▶ **PROBLEM TO WORK ON**:
Reproduce each line exactly.

|---|

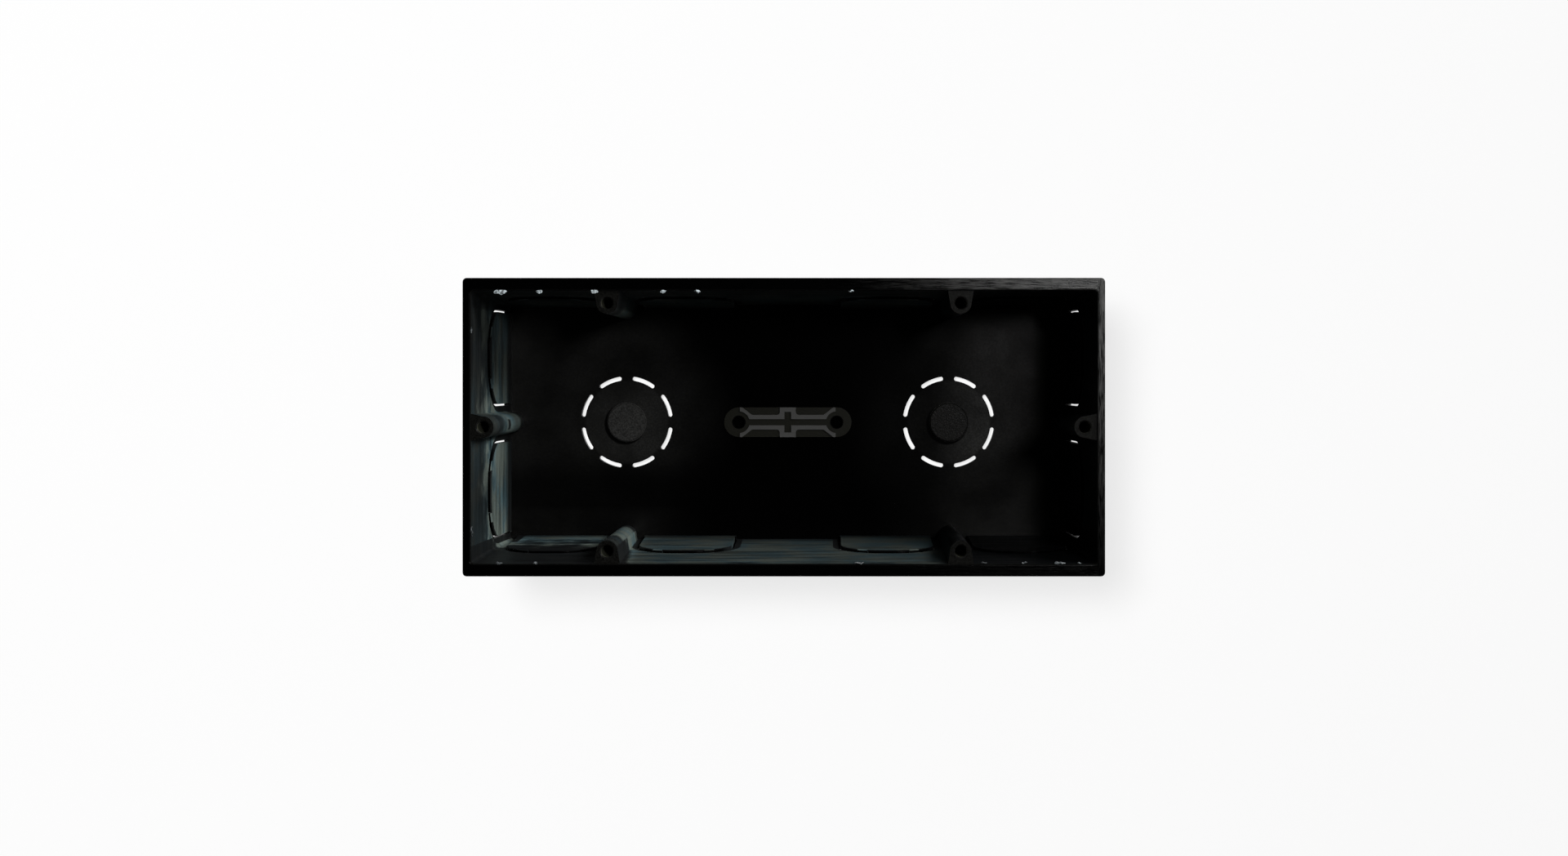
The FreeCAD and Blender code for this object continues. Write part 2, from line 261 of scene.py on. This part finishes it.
    # Polished witness line at the foot of each disc, widest at its lower left.
    mirrored = add(tree, sums, {0: from_centre, 1: -1.0}, 0, operation="MULTIPLY")
    sideways = add(tree, mix, {0: on_left, 2: from_centre, 3: mirrored}, 0)
    sideways = add(tree, sums, {0: sideways, 1: WITNESS_SHIFT}, 0, operation="ADD")
    upward = add(tree, sums, {0: y, 1: WITNESS_SHIFT}, 0, operation="ADD")
    witness = add(tree, "ShaderNodeCombineXYZ", {0: sideways, 1: upward}, 0)
    witness = add(tree, "ShaderNodeVectorMath", {0: witness}, "Value", operation="LENGTH")
    witness = add(tree, span, {0: witness, **WITNESS_LINE}, 0, **smooth)

    # Screw plate and the rails on it.
    in_length = add(tree, sums, {0: along, 1: PAD_HALF_LENGTH}, 0, operation="LESS_THAN")
    in_width = add(tree, sums, {0: across, 1: PAD_HALF_WIDTH}, 0, operation="LESS_THAN")
    above_floor = add(tree, sums, {0: z, 1: PAD_LEVEL}, 0, operation="GREATER_THAN")
    above_pad = add(tree, sums, {0: z, 1: RAIL_LEVEL}, 0, operation="GREATER_THAN")
    in_plate = add(tree, sums, {0: in_length, 1: in_width}, 0, operation="MULTIPLY")
    in_plate = add(tree, sums, {0: in_plate, 1: low}, 0, operation="MULTIPLY")
    pad = add(tree, sums, {0: in_plate, 1: above_floor}, 0, operation="MULTIPLY")
    rail = add(tree, sums, {0: in_plate, 1: above_pad}, 0, operation="MULTIPLY")
    coarse = add(tree, sums, {0: disc, 1: pad}, 0, operation="MAXIMUM")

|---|

▶ **TASK RESULT**:
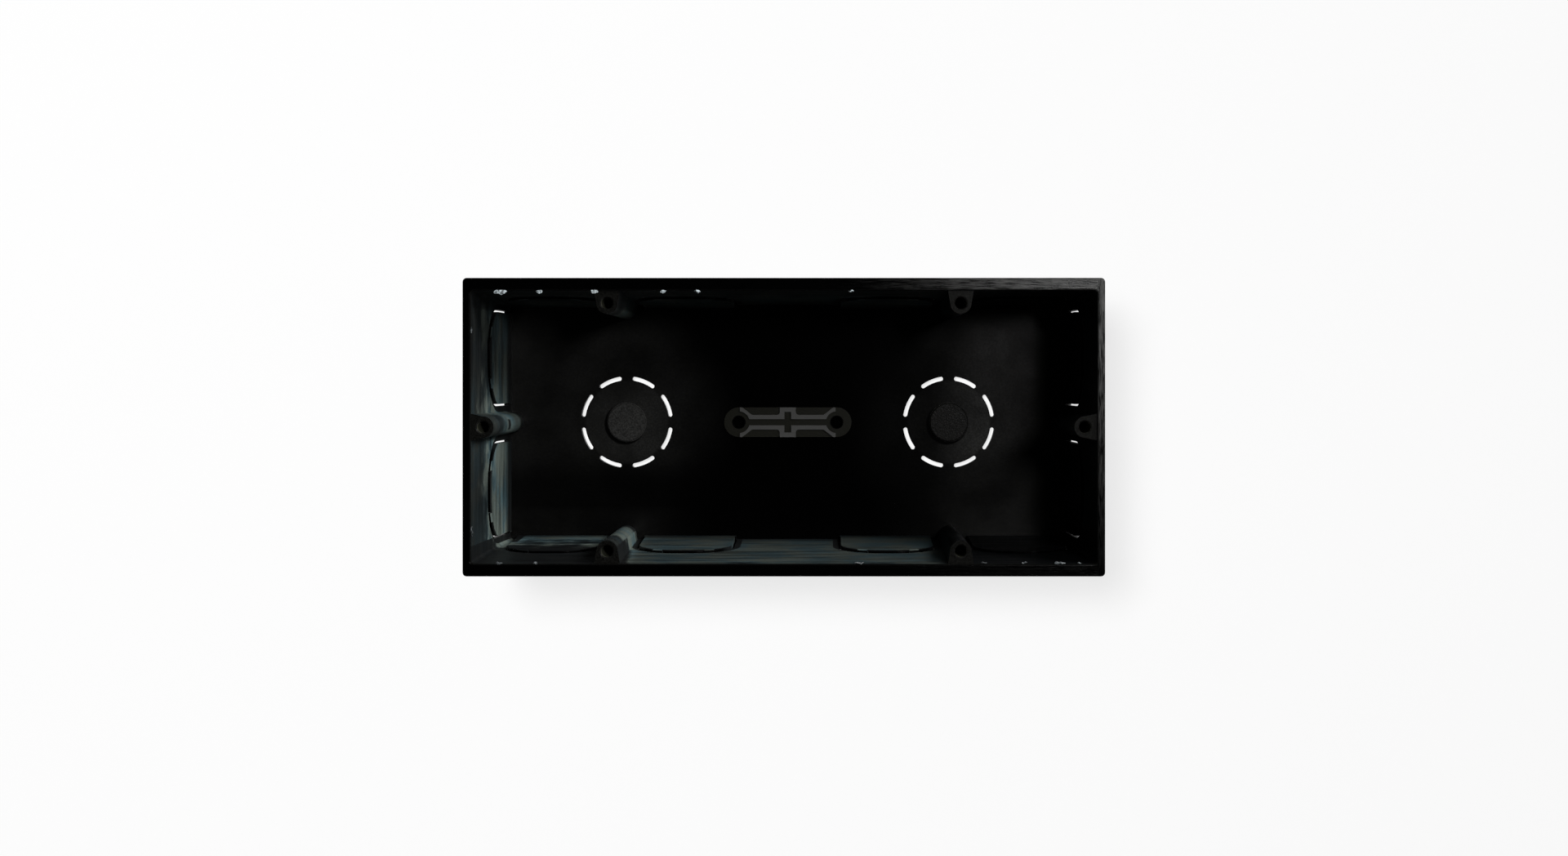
The FreeCAD and Blender code for this object continues. Write part 2, from line 261 of scene.py on. This part finishes it.
    # Polished witness line at the foot of each disc, widest at its lower left.
    mirrored = add(tree, sums, {0: from_centre, 1: -1.0}, 0, operation="MULTIPLY")
    sideways = add(tree, mix, {0: on_left, 2: from_centre, 3: mirrored}, 0)
    sideways = add(tree, sums, {0: sideways, 1: WITNESS_SHIFT}, 0, operation="ADD")
    upward = add(tree, sums, {0: y, 1: WITNESS_SHIFT}, 0, operation="ADD")
    witness = add(tree, "ShaderNodeCombineXYZ", {0: sideways, 1: upward}, 0)
    witness = add(tree, "ShaderNodeVectorMath", {0: witness}, "Value", operation="LENGTH")
    witness = add(tree, span, {0: witness, **WITNESS_LINE}, 0, **smooth)

    # Screw plate and the rails on it.
    in_length = add(tree, sums, {0: along, 1: PAD_HALF_LENGTH}, 0, operation="LESS_THAN")
    in_width = add(tree, sums, {0: across, 1: PAD_HALF_WIDTH}, 0, operation="LESS_THAN")
    above_floor = add(tree, sums, {0: z, 1: PAD_LEVEL}, 0, operation="GREATER_THAN")
    above_pad = add(tree, sums, {0: z, 1: RAIL_LEVEL}, 0, operation="GREATER_THAN")
    in_plate = add(tree, sums, {0: in_length, 1: in_width}, 0, operation="MULTIPLY")
    in_plate = add(tree, sums, {0: in_plate, 1: low}, 0, operation="MULTIPLY")
    pad = add(tree, sums, {0: in_plate, 1: above_floor}, 0, operation="MULTIPLY")
    rail = add(tree, sums, {0: in_plate, 1: above_pad}, 0, operation="MULTIPLY")
    coarse = add(tree, sums, {0: disc, 1: pad}, 0, operation="MAXIMUM")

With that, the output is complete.